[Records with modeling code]
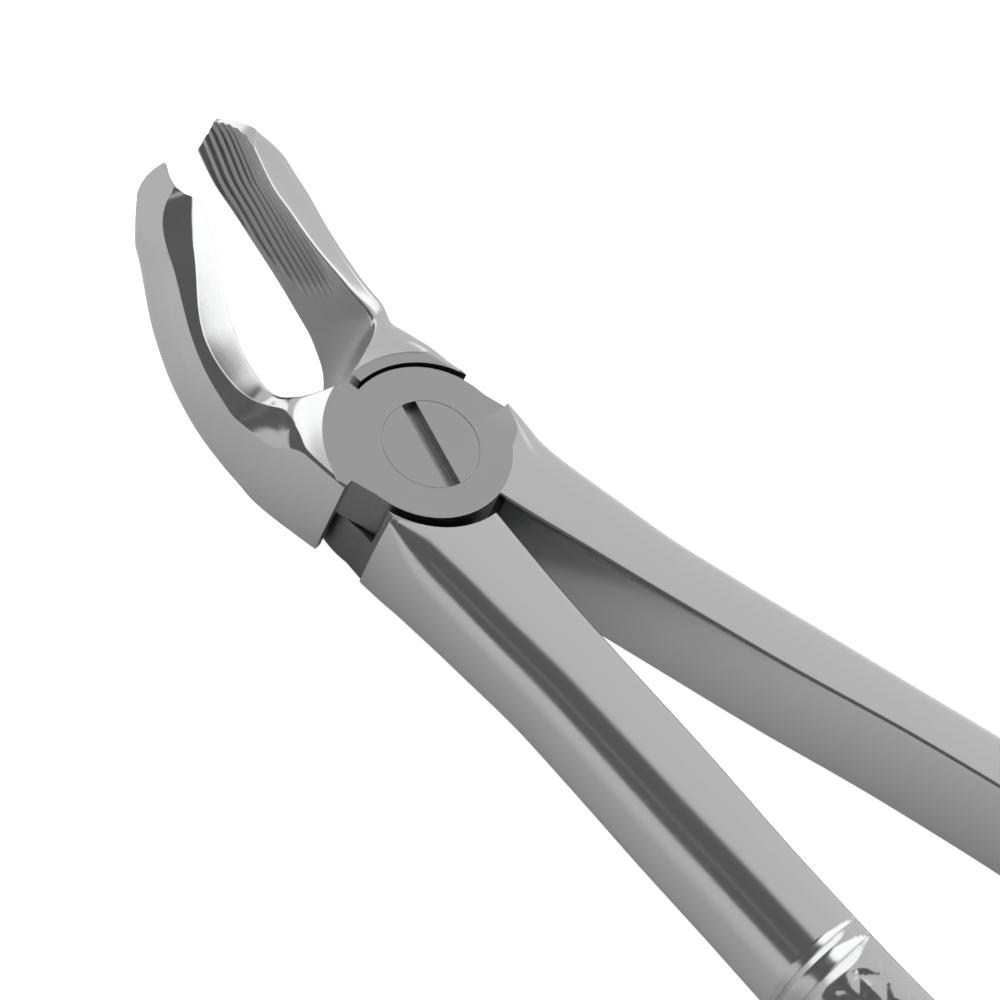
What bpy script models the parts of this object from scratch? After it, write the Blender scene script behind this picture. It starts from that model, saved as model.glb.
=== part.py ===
"""Extraction forceps for upper molars, English pattern, in stainless steel.

Two forged halves cross in a lap joint and turn on one slotted pivot screw. The front half carries the
pointed beak, the rear half the broad beak. The origin is on the pivot's axis, on the flat back of the joint:
+Z is the pivot's axis towards the screw's head, +X points to the beaks and the handles run to -X. The halves
lie at their usual working opening. Sizes are in millimetres times MM, which gives metres.
"""

import math

import bmesh
import bpy
from mathutils import Matrix, Vector

MM = 0.001

# Lap joint
JOINT_THICKNESS = 11.2 * MM
LAP_PLANE = JOINT_THICKNESS / 2
LAP_CLEARANCE = 0.1 * MM
FRONT_PLATE_RADIUS = 7.8 * MM
REAR_PLATE_RADIUS = 8.1 * MM
RECESS_MARGIN = 0.7 * MM
PLATE_SHIFT = 0.3 * MM
GUSSET_OUTER_X = 2.9 * MM
GUSSET_INNER_X = -1.1 * MM
GUSSET_DROP = 0.25 * MM
FRONT_CORNERS = (8.4 * MM, 8.3 * MM)
REAR_CORNERS = (8.3 * MM, 8.65 * MM)
FACE_RADIUS = 9.7 * MM
FORGING_ALLOWANCE = 0.12 * MM

# Pivot screw, M5 with a bearing shank
HEAD_RADIUS = 4.5 * MM
HEAD_THICKNESS = 2.4 * MM
SHANK_RADIUS = 3.0 * MM
SHANK_SEAT = 0.6 * MM
THREAD_MAJOR = 2.5 * MM
THREAD_MINOR = 2.05 * MM
THREAD_PITCH = 0.8 * MM
SLOT_WIDTH = 1.4 * MM
SLOT_DEPTH = 1.1 * MM
SLOT_ANGLE = math.radians(-24.6)
RUNNING_FIT = 0.05 * MM
THREAD_FIT = 0.06 * MM

# Beak tips, as places beside (front edge positive) and ahead of the middle of a beak's last station
SCALLOP_CENTRE = (3.75 * MM, 0.1 * MM)
SCALLOP_RADIUS = 3.2 * MM
POINT_FRONT = (0.15 * MM, -0.1 * MM)
POINT_BACK = (-0.3 * MM, 0.2 * MM)
CLAW_SHOULDER = (-2.6 * MM, -1.7 * MM)
CLAW_CORNER = (-3.8 * MM, -3.4 * MM)
NOSE_RADIUS = 5.5 * MM
NOSE_TOP = (-0.3 * MM, -0.5 * MM)
NOSE_BACK = (-3.8 * MM, -3.3 * MM)
TIP_REACH = 8 * MM
TIP_CUTTER_DEPTH = 30 * MM

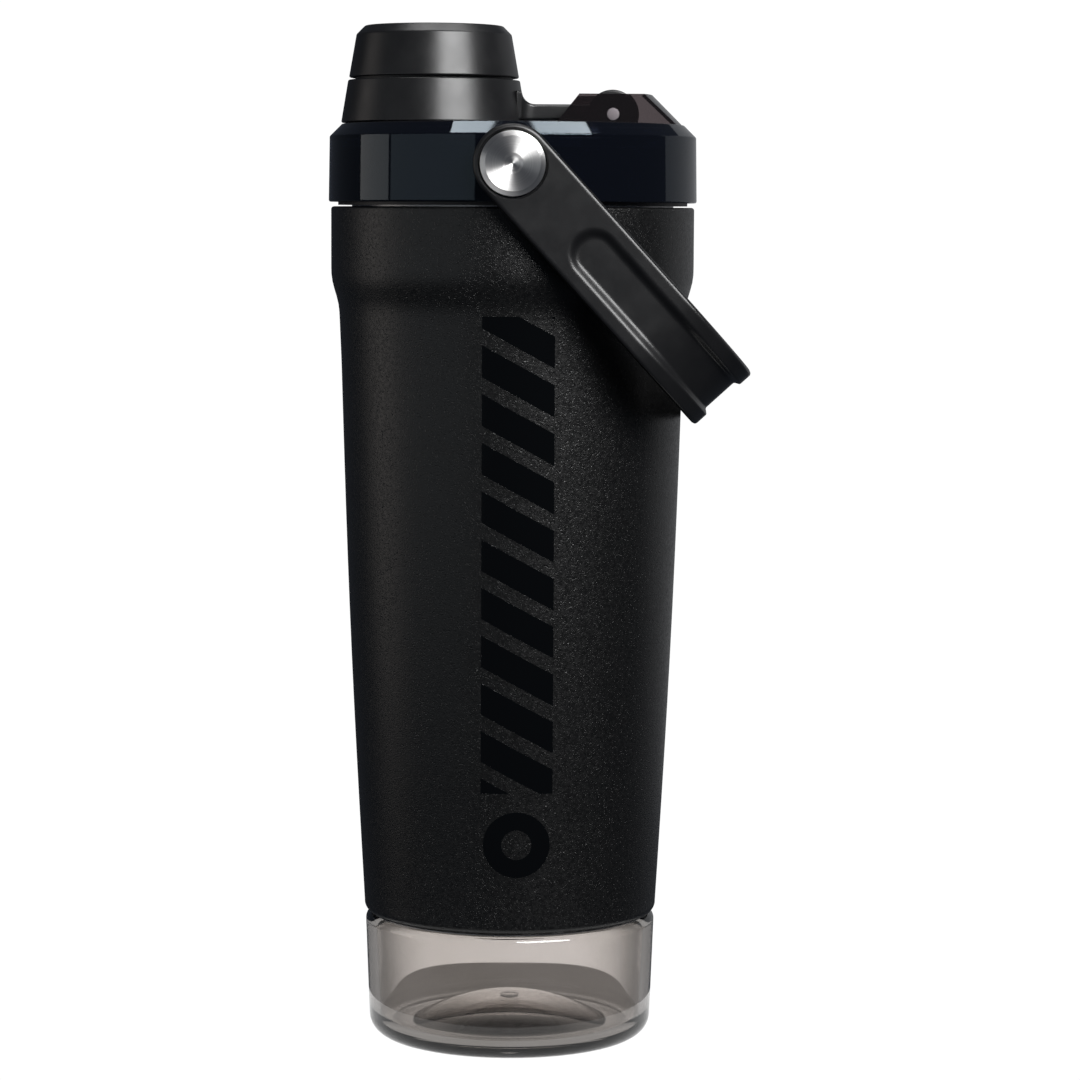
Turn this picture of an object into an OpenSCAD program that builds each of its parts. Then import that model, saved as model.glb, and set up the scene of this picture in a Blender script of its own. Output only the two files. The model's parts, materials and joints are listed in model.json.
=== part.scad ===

Aim of the exercise
List the lines of the records where "scene" occurs.

Answer to the exercise
What bpy script models the parts of this object from scratch? After it, write the Blender scene script behind this picture. It starts from that model, saved as model.glb.
Turn this picture of an object into an OpenSCAD program that builds each of its parts. Then import that model, saved as model.glb, and set up the scene of this picture in a Blender script of its own. Output only the two files. The model's parts, materials and joints are listed in model.json.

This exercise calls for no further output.